Bubba Cunningham has proved the right man for the job.

It seems like UNC’s athletic director has been in the news a lot lately, with raise after retirement bonus after new contract. Cunningham signed an extension last week that will keep him at Carolina through 2023, perhaps longer.

It is well-deserved as well-deserved can be. Cunningham, who knew little to nothing about the academic scandal brewing here when he accepted the job in 2011, has guided Tar Heel athletics through its most troubling and most satisfying period over the last six years.

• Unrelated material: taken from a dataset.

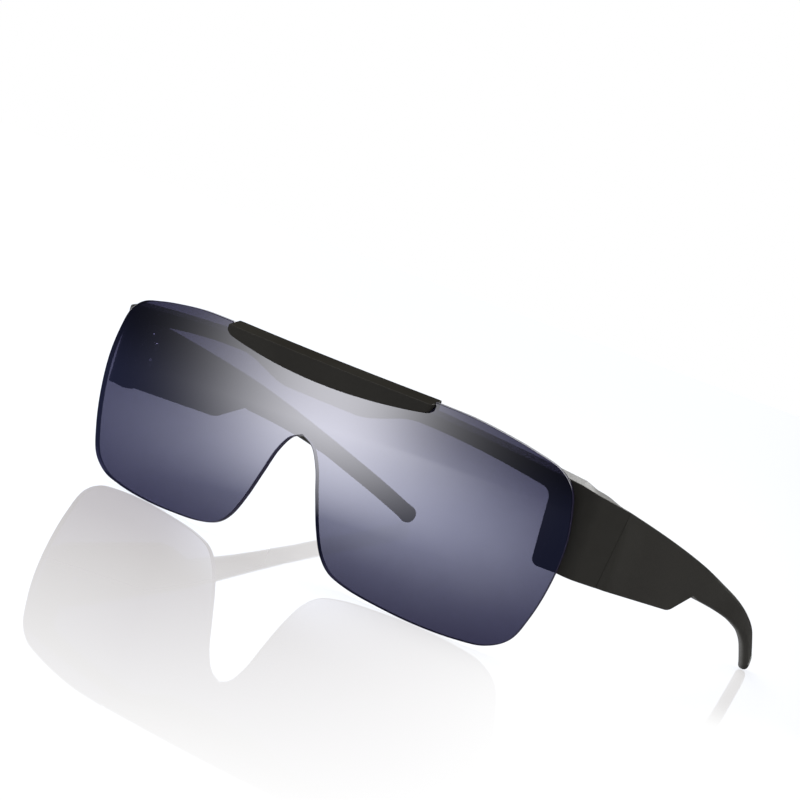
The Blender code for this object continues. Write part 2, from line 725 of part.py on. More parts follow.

The NCAA probe wound up well for the school, if not its lingering bad reputation that will take years to dissipate. Through it all, Cunningham has been able to shepherd his department through the present and into the future. He is the right man for the job at the right time, breaking UNC’s staid old tradition of promoting from within.

He brought a fresh approach, brought in new blood and implemented a tough, if measured, leadership style. Though few inside the administration want to crow about rebuilding into a so-called model program, UNC athletics may very well be the one to emulate in years to come.

That is because Cunningham has demanded the right balance between competitive success, academic compliance and accountability, from his own staff, to the coaches and the athletes themselves. He has grown popular, but it has taken him a few years to navigate the changes, which is hard at a school that could be arrogant about its own way, the once-bandied Carolina Way we don’t hear so much anymore.

Despite a cloud that hampered recruiting, most pronounced in football and basketball, Carolina has used its strong foundation to keep afloat and keep winning in most sports, from the revenue generators to the Olympic giants.

While Larry Fedora and Roy Williams won’t have to answer certain questions any more, while they did they still earned an ACC Coastal Division championship, two trips to the Final Four and one NCAA title that drove the ABC crowd, and perhaps the NCAA membership itself, nuts.

Cunningham need not apologize to anyone. He knew wrong, he fixed it and he fought to protect his university with just the right amount of transparency and temerity. All who love UNC owe him many thanks.